JShell is an interactive tool for executing Java code immediately. It offers an incremental environment for programming, allowing beginners to experiment without a lot of ceremony.

An alternative design would extend JShell to achieve our goals. While an attractive idea in theory, it is less appealing in practice.

A JShell session is not a Java program, but, rather, a series of code snippets. Snippets are executed one at a time, but they are not independent: The execution of the current snippet depends on the results of executing all of the previous snippets, so values and declarations appear to evolve over time. At any one moment, there is a notion of the current state of the program under development, but there is no actual textual representation of the program.
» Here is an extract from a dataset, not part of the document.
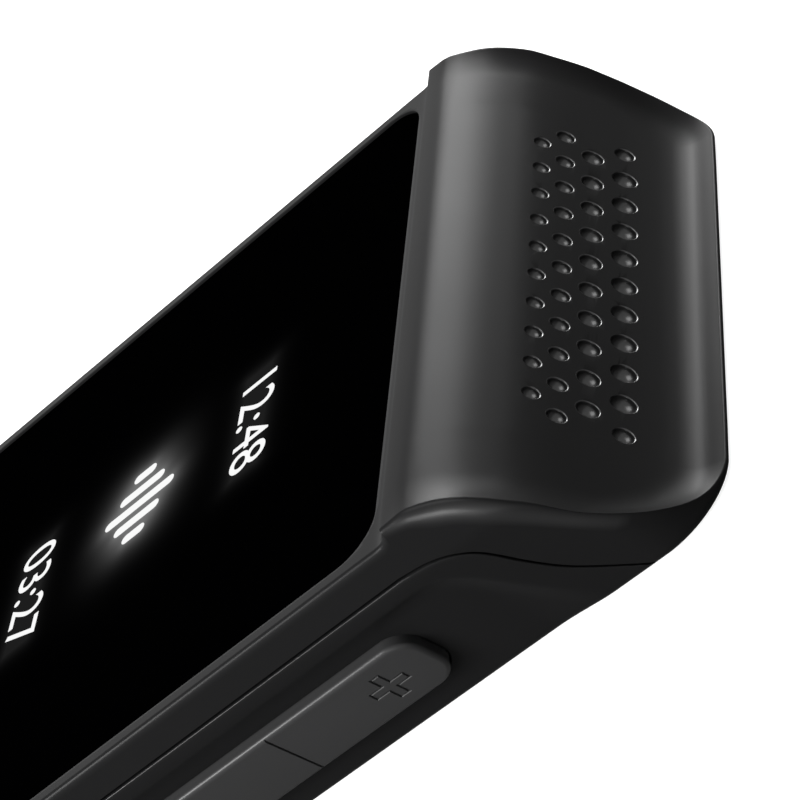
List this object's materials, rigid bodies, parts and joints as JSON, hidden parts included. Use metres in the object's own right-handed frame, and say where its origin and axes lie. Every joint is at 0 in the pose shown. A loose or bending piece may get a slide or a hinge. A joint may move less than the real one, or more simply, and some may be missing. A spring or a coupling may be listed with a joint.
{
  "type": "handheld translator",
  "caption": "Pocket translator: flat display slab with a raised, slanted loudspeaker hood at one end, side keys, a card tray and a charging socket.",
  "frame": {"origin": "centre of the overall box in plan, on the plane of the flat back", "axes": "+Y along the body towards the loudspeaker hood, +Z out of the display, +X towards the side with the volume rocker"},
  "size_m": [0.0608, 0.132, 0.0166],
  "materials": {
    "housing": "satin black moulded plastic with a fine grain",
    "key": "satin black moulded plastic",
    "screen": "polished black cover glass",
    "window": "polished dark window",
    "flash": "milky lens",
    "adhesive": "black foam tape",
    "panel": "display panel",
    "alloy": "pressed sheet",
    "steel": "plated steel",
    "board": "glass-fibre board with green mask",
    "film": "amber film",
    "cell": "foil pouch",
    "plastic": "black moulded plastic",
    "chip": "black chip package",
    "rubber": "matt black",
    "copper": "copper foil"
  },
  "bodies": {
    "case": {"front_housing": "housing", "rear_housing": "housing", "display_glass": "screen", "camera_window": "window", "flash_lens": "flash", "display_adhesive": "adhesive", "display_module": "panel", "midframe": "alloy", "case_screw_1": "steel", "case_screw_2": "steel", "case_screw_3": "steel", "case_screw_4": "steel", "board_screw_1": "steel", "board_screw_2": "steel", "board_screw_3": "steel", "lower_board_screw_1": "steel", "lower_board_screw_2": "steel", "processor_shield": "steel", "radio_shield": "steel", "card_reader": "steel", "usb_socket_shell": "steel", "microphone_left": "steel", "microphone_right": "steel", "vibration_motor": "steel", "speaker_gauze": "steel", "volume_up_switch": "steel", "volume_down_switch": "steel", "power_switch": "steel", "talk_switch": "steel", "main_board": "board", "lower_board": "board", "right_key_board": "board", "left_key_board": "board", "display_flex": "film", "board_link_flex": "film", "battery_cell": "cell", "display_connector": "plastic", "usb_socket_tongue": "plastic", "speaker_driver": "plastic", "speaker_box": "plastic", "camera_module": "plastic", "processor_chip": "chip", "memory_chip": "chip", "radio_chip": "chip", "microphone_seal_left": "rubber", "microphone_seal_right": "rubber", "speaker_gasket": "rubber", "speaker_cone": "rubber", "upper_antenna": "copper", "lower_antenna": "copper"},
    "rocker": {"volume_rocker": "key"},
    "power": {"power_key": "key"},
    "talk": {"talk_key": "key"},
    "tray": {"card_tray": "key"}
  },
  "joints": [
    {"name": "volume_rock", "type": "hinge", "parent": "case", "child": "rocker", "pos_m": [0.02371, 0.0298, 0.00756], "axis": [0.309, 0, 0.9511], "range_deg": [-1.3, 1.3], "stiffness_Nm_per_rad": 0.5},
    {"name": "power_press", "type": "slide", "parent": "case", "child": "power", "axis": [-0.9511, 0, 0.309], "range_m": [0, 0.0003], "stiffness_N_per_m": 1500, "springref_m": -0.0002},
    {"name": "talk_press", "type": "slide", "parent": "case", "child": "talk", "axis": [0.9511, 0, 0.309], "range_m": [0, 0.0003], "stiffness_N_per_m": 1500, "springref_m": -0.0002},
    {"name": "tray_pull", "type": "slide", "parent": "case", "child": "tray", "axis": [-1, 0, 0], "range_m": [0, 0.016]}
  ]
}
This works well for experimentation — the primary use case for JShell — but it is not a realistic foundation for helping beginners to write real programs.

At a more technical level, all declarations in a JShell session are interpreted as static members of an unspecified class, and all statements are executed in a context in which all previous declarations are in scope. If we were to interpret a compact source file as a series of code snippets then the file could only express classes whose methods and fields are static, in effect introducing a Java dialect. Evolving a compact source file into an ordinary source file would involve adding static modifiers to every method and field declaration, hindering the graceful evolution of small programs to larger ones.

Introduce a new dialect of the Java language

A radically different design would define a different dialect of the language for use in compact source files. This would allow all sorts of things to be removed in the pursuit of brevity. For example, we could drop the requirement that main methods explicitly be declared void. Unfortunately, this would prevent the graceful evolution of small programs to larger ones, which is a more important goal. We prefer an on-ramp to a cliff edge.